Finding comfort in familiarity during lockdown.


 

It’s week ten of lockdown in the UK and over the past two months there has been a huge surge in at-home productivity – people focusing on creating and consuming, whether that be baking banana bread, working out, making music, creating art, having movie marathons, DIYing, starting businesses or reading triple the number of books you would usually. For some, however, having endless free time to do whatever you want within the walls of your own home has proven difficult, myself included.

It’s overwhelming. Knowing that every day there are twenty four hours of time to fill while being confined to the space you live in can be exhausting. For the first few weeks, I, like many, was excited to have the chance to finally do all of the chores, tasks and fun activities that I had been putting off for months. There was no more room for the excuse “if only I had more time”. In April, I put together a magazine, I read ten books, I watched a heap of films I’d missed over the years, I binge-watched Netflix, I learnt how to knit, I cleared out my wardrobe, I baked, I worked out, I painted, I quizzed.
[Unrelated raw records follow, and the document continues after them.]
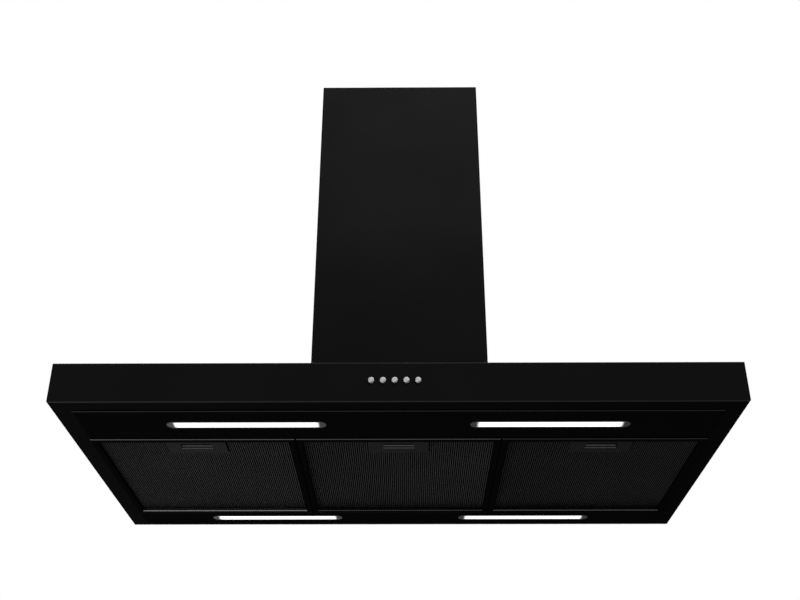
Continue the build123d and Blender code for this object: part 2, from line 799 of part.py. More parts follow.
def blower_box_rear():
    """The rear wall that the hood hangs on, with its own foot flange."""
    half = box_width / 2
    t = box_sheet
    rear = block((-half, half), (-t, 0), (roof, box_top - t))
    x, _ = box_foot_opening()
    rear += block((-x, x), (-t - box_flange, -t), (roof, roof + t))
    for side in (-1, 1):
        at = (side * hanging_hole_spacing / 2, -2 * t, box_top - hanging_hole_drop)
        rear -= rod(hanging_hole_radius, 3 * t, at, (0, 1, 0))
    return rear


def blower_box_top():
    half = box_width / 2
    t = box_sheet
    top = block((-half, half), (-box_depth, 0), (box_top - t, box_top))
    top -= Pos(0, collar_y, box_top - t / 2) * Cylinder(duct_radius - collar_wall, 3 * t)
    for x, y in collar_screw_places():
        top -= screw_hole((x, y, collar_foot), (0, 0, -1))
    start = (gland_x, -gland_wall_distance, box_top - 2 * t)
    return top - rod(gland_shank + gland_clearance, 3 * t, start, (0, 0, 1))


def flap_axis_z():
    return collar_foot + flap_height


def collar_flange_ring():
    """The flat ring round the collar's foot."""
    ring = rod(duct_radius + collar_flange, collar_flange_thickness, (0, collar_y, box_top), (0, 0, 1))
    bore = duct_radius - collar_step + collar_fit
    ring -= rod(bore, 3 * collar_flange_thickness, (0, collar_y, box_top - past), (0, 0, 1))
    for x, y in collar_screw_places():
        ring -= screw_hole((x, y, collar_foot), (0, 0, -1))
    return ring


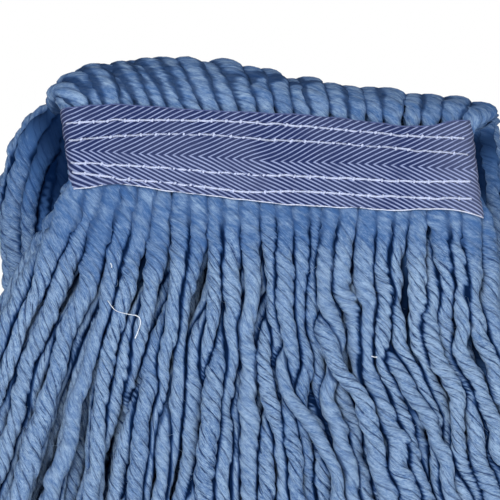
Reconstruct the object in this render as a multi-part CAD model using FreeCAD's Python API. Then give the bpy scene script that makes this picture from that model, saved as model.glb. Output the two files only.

I did so much.


But then May came along, six weeks into lockdown, and while having a month at home was fun at first, the thought of doing it all over again was terrifying.


The 1975

I miss my friends, my grandparents, my work colleagues. I miss socialising. I miss human interaction. I miss going to the cinema, to the pub, to restaurants and to gigs (I’d had tickets to see Dermot Kennedy and Larkins, now both postponed until later in the year). The deeper into May we've gotten, the harder I’ve found it to fully enjoy anything. By doing so much of all of the things I love to keep myself sane during lockdown, I've burnt out. Writing is difficult when you have no new ideas, reading is a challenge, concentrating for two hours on a film seems an impossible task, and discovering new music is, mostly, unthinkable.


While there have been a few new releases that I’ve loved since the world turned upside down (The Weeknd, Dua Lipa), there’s also been a lot that I’ve missed out on because my brain cannot fathom listening to new material (Oh Wonder, Tom Misch, The 1975, 5 Seconds of Summer) at the minute - plus, there's the fact that I just don't want to. I have no desire to listen to new content because I feel as though I'm already at full capacity. I can't handle listening to anything new in order to form an opinion about it because I'm so focused on not spiralling into a mess of anxiety and despair. Instead, I’ve found deep comfort in cycling through old playlists that remind me of better, simpler times. I'm sticking to what I know will bring me joy - and that's okay.


Oh Wonder

There is so much going on in the world that it seems a monumental effort to get through each day. Focusing on discovering new artists or listening to new bodies of work, while once fun, now seems mentally draining. I can barely concentrate on anything that is playing through my speakers and so all I seem to be listening to is the comforting sounds of songs and artists that I already know so well. While returning to old releases that you love is by no means a bad thing, it can be frustrating when it’s the only thing you do. I feel as though I’m missing out on so much. I have ‘new music FOMO’, and yet I can’t bring myself to press play on these new releases and really listen to them – it's a vicious circle.

I’m aware that I won’t be the only person feeling this way, I know a lot of people are feeling 'slumpy' at the moment. I’m also aware that I come from a place of massive privilege if the only thing I have to be concerned about right now is whether or not I enjoy my hobbies anymore. But still, it’s frustrating to not feel the excitement you would usually when doing something you love, whatever that might be.


Sure, it’s great to reminisce by listening to old favourite songs, but I miss spending hours listening to suggested tracks on Spotify. I miss discovering new favourite artists. And although I’ve found comfort in the familiarity of The Weeknd’s entire discography, I’m going to scream if I hear Blinding Lights one more time.